En el otro extremo, y basándose en el imparable desarrollo de máquinas y robots, son cada vez más los que piensan que, en el fondo, el hombre se reduce a electrónica y mecánica. Me estoy refiriendo a movimientos como el Transhumanismo y el Extropianismo, modernas versiones de las ideas nietzscheanas sobre el superhombre. El transhumanismo, por ejemplo, preconiza crear una nueva raza humana ayudándose de la selección genética y de las tecnologías más punteras. Una raza cuyos componentes serían mitad seres vivos y mitad máquinas (cyborgs en su jerga terminológica) y que no estaría sometida a las limitaciones corporales y mentales del hombre actual. La meta de este proceso de transformación, en palabras de sus más conspicuos defensores (Global Future 2045), sería conseguir que “una evolución inteligente autodirigida guíe la metamorfosis de la humanidad hacia una metainteligencia planetaria inmortal” (¡).
Reflexión final
No va a ser tarea fácil ponerse de acuerdo en nuestros días en cómo educar a los niños y jóvenes. Ahora bien, es posible que todo cambiase si los principios morales y antropológicos de los que solemos partir en nuestros debates fuesen distintos y ampliamente compartidos.
Cambiar nuestras valoraciones y puntos de partida para enfrentarnos a la tarea de vivir, podría incluso hacernos más felices.
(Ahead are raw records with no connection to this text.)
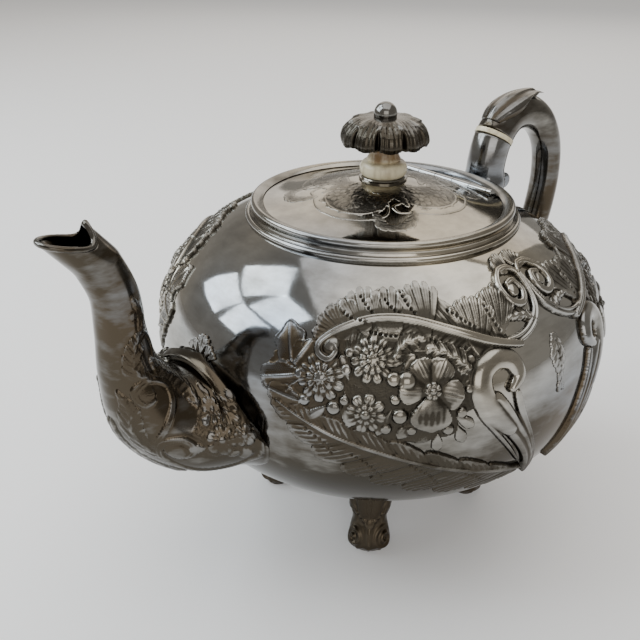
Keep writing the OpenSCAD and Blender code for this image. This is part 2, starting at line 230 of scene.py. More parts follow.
def grid_faces(rows, cols, wrap_cols=False, wrap_rows=False, flip=False):
    """Quads over a grid of points, row after row."""
    i = np.arange(rows if wrap_rows else rows - 1)
    k = np.arange(cols if wrap_cols else cols - 1)
    i, k = (a.ravel() for a in np.meshgrid(i, k, indexing="ij"))
    j, l = (i + 1) % rows, (k + 1) % cols
    quads = np.stack([i * cols + k, i * cols + l, j * cols + l, j * cols + k], 1)
    return quads[:, ::-1] if flip else quads


def skin_of_rings(name, rings, loop=False, **shades):
    """Closed skin over rings, each an array of points that turns right-handed about the
    direction of travel. Ends are closed by a fan about the ring's middle."""
    rings = np.asarray(rings, float)
    rows, cols = rings.shape[:2]
    points = rings.reshape(-1, 3)
    faces = grid_faces(rows, cols, wrap_cols=True, wrap_rows=loop).tolist()
    shades = {key: np.asarray(values, float).ravel() for key, values in shades.items()}
    if not loop:
        start, last = len(points), (rows - 1) * cols
        points = np.concatenate([points, rings[0].mean(0)[None], rings[-1].mean(0)[None]])
        for k in range(cols):
            after = (k + 1) % cols
            faces.append([start, after, k])
            faces.append([start + 1, last + k, last + after])
        shades = {key: np.concatenate([v, [v[:cols].mean(), v[-cols:].mean()]])
                  for key, v in shades.items()}
    return from_arrays(name, points, faces, **shades)


def settle(piece, body, nodes=(), material=None):
    """Gives a finished piece its body and its finish, and hides the nodes it stands for."""
    leave_edit()
    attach(piece, body)
    if nodes:
        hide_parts(*nodes)
    if material:
        piece.data.materials.clear()
        piece.data.materials.append(material)
    return piece


# ---- Relief -------------------------------------------------------------------

BURIED = -0.35      # where no ornament is, its skin lies this far under the silver


class Relief:
    """Heights of chased ornament over a chart in millimetres. Each tool raises the metal
    inside its own outline and never lowers what stands there already. tooth is how matted
    the tool in hand leaves the metal."""

    def __init__(self, u, v):
        self.u, self.v = np.asarray(u, float), np.asarray(v, float)
        self.height = np.full(self.u.shape, BURIED)
        self.matting = np.zeros(self.u.shape)
        self.tooth = 0.0

    def raise_to(self, inside, height):
        over = inside & (height > self.height)
        self.height = np.where(over, height, self.height)
        self.matting = np.where(over, self.tooth, self.matting)

    def polar(self, at, turn=0.0):
        du, dv = self.u - at[0], self.v - at[1]
        return np.hypot(du, dv), np.arctan2(dv, du) - math.radians(turn)

    def dome(self, at, r, height, base=0.0, squash=1.0, turn=0.0):
        """A round or oval boss."""
        rho, a = self.polar(at, turn)
        d = np.hypot(rho * np.cos(a) / r, rho * np.sin(a) / (r * squash))
        self.raise_to(d < 1, base + height * round_top(d))

    def ring(self, at, r, width, height, base=0.0):
        rho, _ = self.polar(at)
        d = np.abs(rho - r) / (width / 2)
        self.raise_to(d < 1, base + height * round_top(d))

    def nearest(self, path, samples=48):
        """Distance to a curve, its parameter from 0 to 1 there, and the side."""
        p = along(path, np.linspace(0, len(path) - 1, samples))
        best = np.full(self.u.shape, 1e9)
        where = np.zeros(self.u.shape)
        side = np.zeros(self.u.shape)
        reach = 20
        low, high = p.min(0) - reach, p.max(0) + reach
        near = ((self.u > low[0]) & (self.u < high[0])
                & (self.v > low[1]) & (self.v < high[1]))
        un, vn = self.u[near], self.v[near]
        b, w, s = best[near], where[near], side[near]
        for k in range(samples - 1):
            (x, y), (dx, dy) = p[k], p[k + 1] - p[k]
            du, dv = un - x, vn - y
            t = unit((du * dx + dv * dy) / (dx * dx + dy * dy))
            dist = np.hypot(du - t * dx, dv - t * dy)
            closer = dist < b
            b = np.where(closer, dist, b)
            w = np.where(closer, (k + t) / (samples - 1), w)
            s = np.where(closer, np.sign(dx * dv - dy * du), s)
        best[near], where[near], side[near] = b, w, s
        return best, where, side

    def stroke(self, path, width, height, base=0.0, groove=0.0, taper=0.6, samples=48):
        """A raised line of round section along a curve. width and height are at its middle,
        or (start, end); groove cuts a channel along it."""
        dist, t, _ = self.nearest(path, samples)
        w0, w1 = width if isinstance(width, tuple) else (width, width)
        half = (w0 + (w1 - w0) * t) / 2
        half = half * (1 - taper * np.abs(2 * t - 1) ** 4)
        d = dist / half
        body = round_top(d)
        body = body - groove * bump(d, 0.28)
        self.raise_to(d < 1, base + height * body)

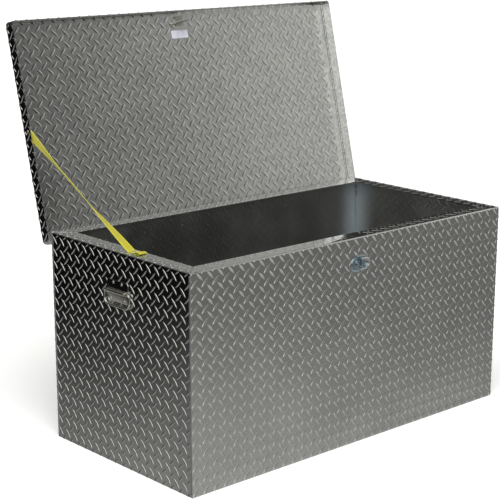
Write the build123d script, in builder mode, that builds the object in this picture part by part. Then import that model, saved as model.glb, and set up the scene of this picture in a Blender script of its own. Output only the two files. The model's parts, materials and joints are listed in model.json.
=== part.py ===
"""Truck tool box: a bright tread-plate chest with a strap-held lid, shown with its lid open."""

import os
from math import cos, radians, sin

from build123d import *

# ---- driving dimensions, in millimetres; +X right, +Y to the back, +Z up, z = 0 under the floor
WIDTH = 1219.0
DEPTH = 612.0
HEIGHT = 610.0
SHEET = 2.0
RIM = 50.8
BEND = 4.0
CORNER_GAP = 2.0

HINGE_Y = 309.15
HINGE_Z = 579.5
OPEN_ANGLE = 103.7
PIN_R = 1.6
KNUCKLE_R = 3.15
KNUCKLE_BORE = 1.65
LEAF = 1.5
KNUCKLES = 31
HINGE_LENGTH = 1209.0

LID_SIDE = 615.5
LID_FRONT = -623.15
LID_BACK = 5.15
LID_TOP = 37.5
LID_LIP = 0.0
LID_CORNER = 9.0

LOCK_Z = 534.0
LOCK_W = 68.0
LOCK_H = 46.0
LOCK_BORE = 6.08
BAIL_X = 3.0
BAIL_Y = -314.2
LOCK_HOLE_R = 11.0
LOCK_BARREL_R = 10.8
PULL_HALF = 15
PULL_ROD = 2.4
PULL_PIN_R = 1.5

STRIKER_LOW = -16.0
STRIKER_HIGH = 11.0
STRIKER_Y = -282.0

HANDLE_Z = 499.5
HANDLE_X = 615.0
HANDLE_ROD = 3.5
HANDLE_HALF = 54.5
HANDLE_DROP = 39.5
HANDLE_BEND = 9
PLATE_W = 92
PLATE_H = 60
PLATE_CORNER = 8
PLATE_T = 1.6

STRAP_W = 25.0
STRAP_T = 1.2
STRAP_LOW = Vector(-580.0, -36.0, HEIGHT)
STRAP_HIGH_S = 315.0
STRAP_HIGH_N = 15.0

RIVET_HOLE_R = 2.45
BEAD_R = 2.2
LABEL_W = 64
LABEL_H = 24
LABEL_CORNER = 3
LABEL_T = 0.3

HALF_W = WIDTH / 2
HALF_D = DEPTH / 2
IN_W = HALF_W - SHEET
IN_D = HALF_D - SHEET
RIM_W = HALF_W - RIM
RIM_D = HALF_D - RIM

a = radians(OPEN_ANGLE)
# The lid is drawn as if shut, measured from the hinge pin, on a plane turned to the open position.
LID = Plane(origin=(0, HINGE_Y, HINGE_Z), x_dir=(1, 0, 0), z_dir=(0, sin(a), cos(a)))


def span(x0, x1, y0, y1, z0, z1, mode=Mode.ADD):
    """A box between two corners, in the builder's own axes."""
    with Locations(((x0 + x1) / 2, (y0 + y1) / 2, (z0 + z1) / 2)):
        return Box(x1 - x0, y1 - y0, z1 - z0, mode=mode)


def rod(start, end, r, mode=Mode.ADD):
    """A round bar between two points that differ along one axis, in the builder's own axes."""
    start, end = Vector(*start), Vector(*end)
    line = end - start
    turn = (0, 0, 0)
    if abs(line.X) > 0.001:
        turn = (0, 90, 0)
    if abs(line.Y) > 0.001:
        turn = (90, 0, 0)
    middle = (start + end) * 0.5
    with Locations(Location(tuple(middle), turn)):
        return Cylinder(r, line.length, mode=mode)


def rivet(at, out, grip, head_r=4.6, head_h=2.0, shank=2.4, tail_h=1.2):
    """A blind rivet: domed head at the point, shank running back through the grip, upset tail."""
    axis = Vector(*out)
    base = Vector(*at)
    rod(base, base - axis * grip, shank)
    tip = base - axis * grip
    rod(tip, tip - axis * tail_h, shank + 1.1)
    rod(base, base + axis * (head_h * 0.45), head_r)
    rod(base + axis * (head_h * 0.45), base + axis * head_h, head_r * 0.62)


def finish(builder, name, results):
    builder.part.label = name
    results[name] = builder.part


parts = {}

# ---- chest: four walls with an inward rim flange, and a flat floor
with BuildPart() as front_panel:
    with BuildSketch(Plane.YZ.offset(-HALF_W)) as profile:
        with Locations((-HALF_D + SHEET / 2, HEIGHT / 2)):
            Rectangle(SHEET, HEIGHT)
        with Locations((-HALF_D + RIM / 2, HEIGHT - SHEET / 2)):
            Rectangle(RIM, SHEET)
        fillet(profile.vertices().sort_by_distance((-HALF_D, HEIGHT, 0))[0], BEND)
        fillet(profile.vertices().sort_by_distance((-IN_D, HEIGHT - SHEET, 0))[0], BEND - SHEET)
    extrude(amount=WIDTH)
    with BuildSketch(Plane.XY.offset(HEIGHT - 12)):
        for side in (-1, 1):
            with BuildLine():
                Polyline(
                    (side * (IN_W + 4), -IN_D),
                    (side * IN_W, -IN_D),
                    (side * RIM_W, -RIM_D),
                    (side * (IN_W + 4), -RIM_D),
                    close=True,
                )
            make_face()
    extrude(amount=20, mode=Mode.SUBTRACT)
    rod((0, -HALF_D - 1, LOCK_Z), (0, -IN_D + 1, LOCK_Z), LOCK_HOLE_R, Mode.SUBTRACT)
    low_x = STRIKER_LOW - 3
    high_x = STRIKER_HIGH + 3
    span(low_x, high_x, STRIKER_Y - 4, STRIKER_Y + 4, HEIGHT - 8, HEIGHT + 4, Mode.SUBTRACT)
finish(front_panel, "front_panel", parts)

HINGE_RIVET_X = [-568 + 142 * i for i in range(9)]
BODY_RIVET_Z = 558.0

with BuildPart() as rear_panel:
    with BuildSketch(Plane.YZ.offset(-HALF_W)) as profile:
        with Locations((HALF_D - SHEET / 2, HEIGHT / 2)):
            Rectangle(SHEET, HEIGHT)
        with Locations((HALF_D - RIM / 2, HEIGHT - SHEET / 2)):
            Rectangle(RIM, SHEET)
        fillet(profile.vertices().sort_by_distance((HALF_D, HEIGHT, 0))[0], BEND)
        fillet(profile.vertices().sort_by_distance((IN_D, HEIGHT - SHEET, 0))[0], BEND - SHEET)
    extrude(amount=WIDTH)
    with BuildSketch(Plane.XY.offset(HEIGHT - 12)):
        for side in (-1, 1):
            with BuildLine():
                Polyline(
                    (side * (IN_W + 4), IN_D),
                    (side * IN_W, IN_D),
                    (side * RIM_W, RIM_D),
                    (side * (IN_W + 4), RIM_D),
                    close=True,
                )
            make_face()
    extrude(amount=20, mode=Mode.SUBTRACT)
    for x in HINGE_RIVET_X:
        rod((x, IN_D - 1, BODY_RIVET_Z), (x, HALF_D + 1, BODY_RIVET_Z), RIVET_HOLE_R, Mode.SUBTRACT)
finish(rear_panel, "rear_panel", parts)

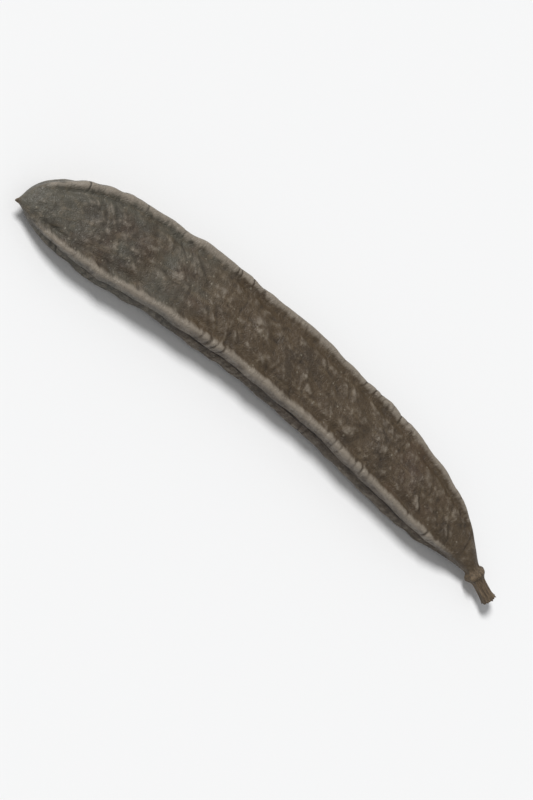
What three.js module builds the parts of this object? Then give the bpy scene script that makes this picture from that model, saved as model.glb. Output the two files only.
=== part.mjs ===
// A ripe, dried carob pod, whole and closed, lying on one of its broad faces.
//
// The pod grew as one piece: a short broken stalk, the ring where the flower sat, a narrow neck,
// the flat body with a thick seam along each edge, and a blunt end with its dry point.
// Millimetres, +Z up. X runs along the pod, from the dry point at -X to the stalk at +X.
// The body bows towards +Y. The origin is on the surface that the pod lies on, under the middle
// of its box.
// Places along the pod are measured from the dry point, or from the broken end of the stalk.
import * as THREE from "three";

// The whole pod
const LENGTH = 134; // dry point to the broken end of the stalk, measured along X
const WIDTH = 18.4; // across the face where it is broadest
const THICKNESS = 8.6; // through the seams
const BOW = 8; // how far the middle stands off the straight line between the ends
const ARCH = 0.6; // how far the middle is lifted off the surface
const ARCH_STEEPNESS = 1.5;
const ARCH_POWER = 2.2;
const PRESSED = 0.25; // how much of the low spots is worn flat where the pod lies

// The blunt end and its dry point
const POINT_RADIUS = 0.75;
const POINT_REACH = 1.3; // where the point has its full radius
const POINT_BULGE = 1.2;
const POINT_FULLNESS = 1.6;
const HOOK = 2.9; // how far the dry point is turned towards -Y
const HOOK_REACH = 6.5;
const BLUNT_FROM = 0.6; // where the body begins
const BLUNT_REACH = 25; // how far on from there the face has its full width
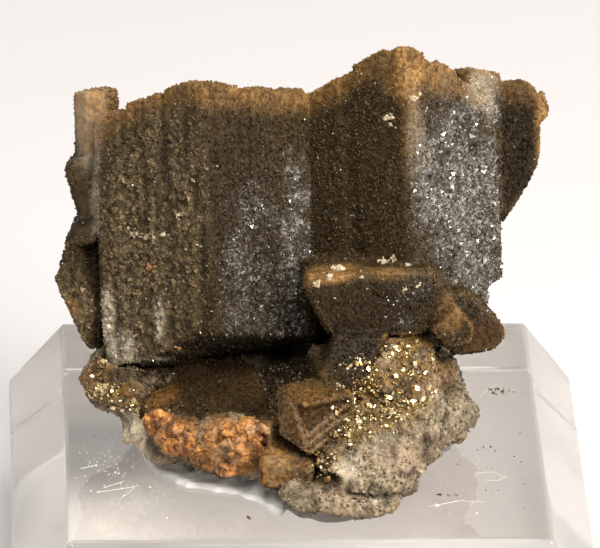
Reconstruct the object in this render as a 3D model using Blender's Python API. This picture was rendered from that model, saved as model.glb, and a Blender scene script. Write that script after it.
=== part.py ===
"""A siderite specimen fixed on a clear display block.

Rhombohedral siderite crystals have grown together on a lump of grey rock. The rock is
fixed with a pad of white putty to a square block of clear plastic with bevelled upper edges.

Units are metres, +Z is up, and the origin is the centre of the block's underside.
The front of the specimen faces -Y. Crystals and lumps of rock are placed in millimetres,
with heights counted from the block's top face.
"""

import math
from collections import namedtuple

import bmesh
import bpy
from mathutils import Vector, noise

MM = 0.001

# The display block.
BLOCK_SIDE = 50.8 * MM
BLOCK_HEIGHT = 19.0 * MM
BEVEL_RUN = 4.7 * MM
BEVEL_DROP = 8.0 * MM
BLOCK_EDGE_WEAR = 0.3 * MM

# Pieces that touch keep this gap.
TOUCH_GAP = 0.3 * MM

# The putty pad lies on the block, and its rim runs out past the foot of the rock.
PUTTY_THICKNESS = 0.8 * MM
PUTTY_SLOPE = 0.6 * MM
PUTTY_POINTS = 48
PUTTY_OUTLINE = (
    (14.8, 0.5), (13.8, 5.0), (10.5, 9.3), (4.0, 11.3), (-4.0, 11.0), (-10.0, 8.5), (-14.0, 4.0),
    (-15.0, -1.0), (-14.0, -5.4), (-11.6, -9.4), (-8.0, -11.8), (-4.6, -14.2), (-1.4, -17.4),
    (2.0, -18.8), (6.0, -17.6), (8.4, -13.6), (11.4, -8.0), (13.8, -4.6),
)

# A crystal is a rhombohedron: one corner, its three edges, and how far its edges are worn, in mm.
Crystal = namedtuple("Crystal", "corner left right rise wear")

CRYSTALS = {
    "left column": Crystal((-8.3, -8.5, 13.7), (-9.3, 6.5, -6.7), (9.7, 6.5, -3.8), (-1.1, 4.5, 21.5), 0.35),
    "right column": Crystal((8.9, -6.0, 19.1), (-10.1, 4.7, -8.4), (7.2, 3.6, -6.0), (-1.2, 5.0, 18.7), 0.35),
    "column edge": Crystal((14.5, -2.9, 14.5), (-2.0, 3.4, -1.4), (2.7, 1.4, 0.9), (-1.0, 4.0, 16.2), 0.35),
    "right twin": Crystal((14.2, -0.6, 21.9), (-2.2, 3.4, -2.1), (3.1, 2.2, -1.6), (-0.4, 3.5, 11.7), 0.3),
    "core": Crystal((-3.0, -1.0, 8.0), (-7.5, 6.5, -2.0), (9.5, 5.5, -2.0), (-0.5, 3.0, 17.0), 0.4),
    "tan plate": Crystal((-19.1, 2.0, 24.2), (-0.9, 2.6, -1.0), (3.1, 1.0, 0.1), (-0.2, 1.6, 6.5), 0.3),
    "left knob": Crystal((-19.5, 0.8, 19.3), (-1.5, 0.6, 5.3), (2.6, 0.8, 1.2), (0.4, 4.0, -1.0), 0.3),
    "left shoulder": Crystal((-19.0, -1.2, 8.0), (-3.1, 1.4, 6.4), (3.4, 3.2, -1.2), (1.4, 0.8, 4.2), 0.4),
    "left step": Crystal((-20.9, 1.0, 17.3), (0.9, 0.3, 2.3), (2.4, -0.4, 0.3), (0.3, 2.6, -0.5), 0.25),
    "blade spur": Crystal((19.9, 7.6, 25.2), (0.2, 1.8, -0.3), (1.4, 0.9, 1.0), (-0.5, 0.6, 1.9), 0.2),
    "slant rhomb": Crystal((0.4, -11.4, 10.6), (1.0, 6.4, -0.9), (4.6, 0.4, -0.3), (1.9, 2.5, 3.3), 0.35),
    "step rhomb": Crystal((-0.2, -15.6, 5.3), (-2.6, 2.8, 0.6), (4.4, 2.2, 0.3), (-0.3, 0.7, 4.5), 0.35),
    "front root": Crystal((0.4, -12.4, 5.6), (-0.9, 4.2, 0.5), (3.6, 0.9, 0.2), (0.5, 0.9, 5.8), 0.3),
    "low rhomb": Crystal((-4.4, -14.9, 1.9), (0.9, 4.0, 0.3), (4.6, -1.3, 0.0), (-0.1, 0.3, 2.7), 0.35),
    "small rhomb": Crystal((-3.5, -12.9, 4.8), (-1.0, 1.2, 0.2), (1.4, 1.4, 0.1), (0.0, 0.3, 2.1), 0.2),
    "ledge": Crystal((-14.3, -7.2, 3.0), (-1.5, 7.8, 1.8), (11.2, -4.2, 1.5), (0.2, 0.3, 2.2), 0.4),
    "back left rhomb": Crystal((-12.0, 8.8, 3.4), (-3.6, -4.0, 1.6), (5.6, -3.2, 1.4), (0.4, 1.2, 7.6), 0.4),
    "back right rhomb": Crystal((8.0, 8.4, 4.2), (-5.0, -3.8, 1.2), (6.0, -4.4, 1.0), (0.8, 0.9, 9.5), 0.4),
    "back rhomb": Crystal((-2.6, 10.4, 9.0), (-3.8, -4.4, 1.4), (4.2, -4.2, 0.8), (-0.5, 1.0, 5.6), 0.4),
}

# The two big columns grew as bundles of parallel slices, which stand a little apart. A slice
# covers a stretch of its column's left or right face, stands proud of it, and runs past its top
# and its foot, in mm.
Slice = namedtuple("Slice", "column side start end proud above below")

SLICES = (
    Slice("left column", "left", 0.08, 0.33, 0.20, 0.70, -0.3),
    Slice("left column", "left", 0.36, 0.50, 0.35, 0.55, 0.55),
    Slice("left column", "left", 0.52, 0.68, 0.15, 0.62, 0.75),
    Slice("left column", "left", 0.72, 0.95, 0.28, 0.30, 0.30),
    Slice("left column", "right", 0.10, 0.34, 0.18, 0.20, 0.20),
    Slice("left column", "right", 0.40, 0.66, 0.28, 0.12, 0.10),
    Slice("left column", "right", 0.72, 0.95, 0.15, 0.25, -0.2),
    Slice("right column", "left", 0.12, 0.40, 0.15, 0.25, 0.10),
    Slice("right column", "left", 0.48, 0.80, 0.24, -0.2, 0.15),
    Slice("right column", "right", 0.08, 0.30, 0.20, 0.15, -0.9),
    Slice("right column", "right", 0.42, 0.70, 0.26, 0.20, 0.40),
)

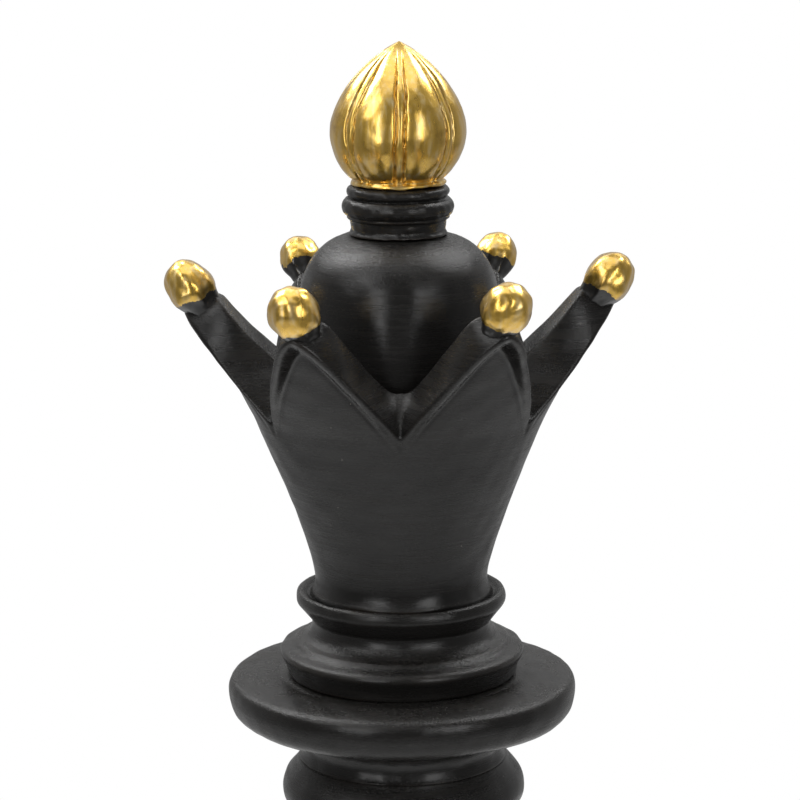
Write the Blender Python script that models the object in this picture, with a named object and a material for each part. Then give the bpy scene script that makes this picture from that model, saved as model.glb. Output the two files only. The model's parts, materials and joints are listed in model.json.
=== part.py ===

Para ello, deberíamos convencernos de que todas las puertas que conducen a una verdadera y auténtica felicidad se abren hacia dentro. Estamos a la intemperie, inmersos en unos Cibermedia omnipresentes que reclaman toda nuestra atención y que facilitan el sometimiento pasivo a riadas y riadas de impresiones sensoriales dispersas, fabricadas por empresas que no albergan la menor intención de formar la mente humana, sino el propósito de conquistar audiencias.
Ahora bien, ni la solidaridad, ni la justicia, ni la valoración justa de las cosas, ni el respeto de las personas, se consigue sólo estando bien informados o mediante una buena conexión a Internet.
La pasividad y la ausencia de sentido crítico y conciencia moral en sectores cada vez más amplios de la población podría conducir rápidamente a un nuevo colonialismo, el del conocimiento, el más grave de todos los colonialismos que la humanidad ha padecido hasta la fecha. Es evidente que si esto se produjese alguna vez, se habría firmado la sentencia de muerte de los poetas, los heterodoxos y los soñadores. Y, desde luego, de los filósofos.
Sin embargo, es posible que todo cambiase, si se viese en el hombre un reflejo, todo lo pálido y lejano que se quiera, de un Absoluto. O si la historia del mundo fuese considerada como la laboriosa y progresiva realización de un proyecto de amor. O si se admitiese la existencia de un Alguien. que sea la ruta intemporal de todo orden y el amor final que todo lo abarca.
Quiero finalizar con una metáfora. Y es que, del mismo modo que aplicando al oído una caracola marina se escucha, ronco y sin pausa, el sonido del mar donde nació, también resuena en el corazón humano, a poco que se le escuche en silencio, el suave y constante eco de su origen divino. Gracias por su atención.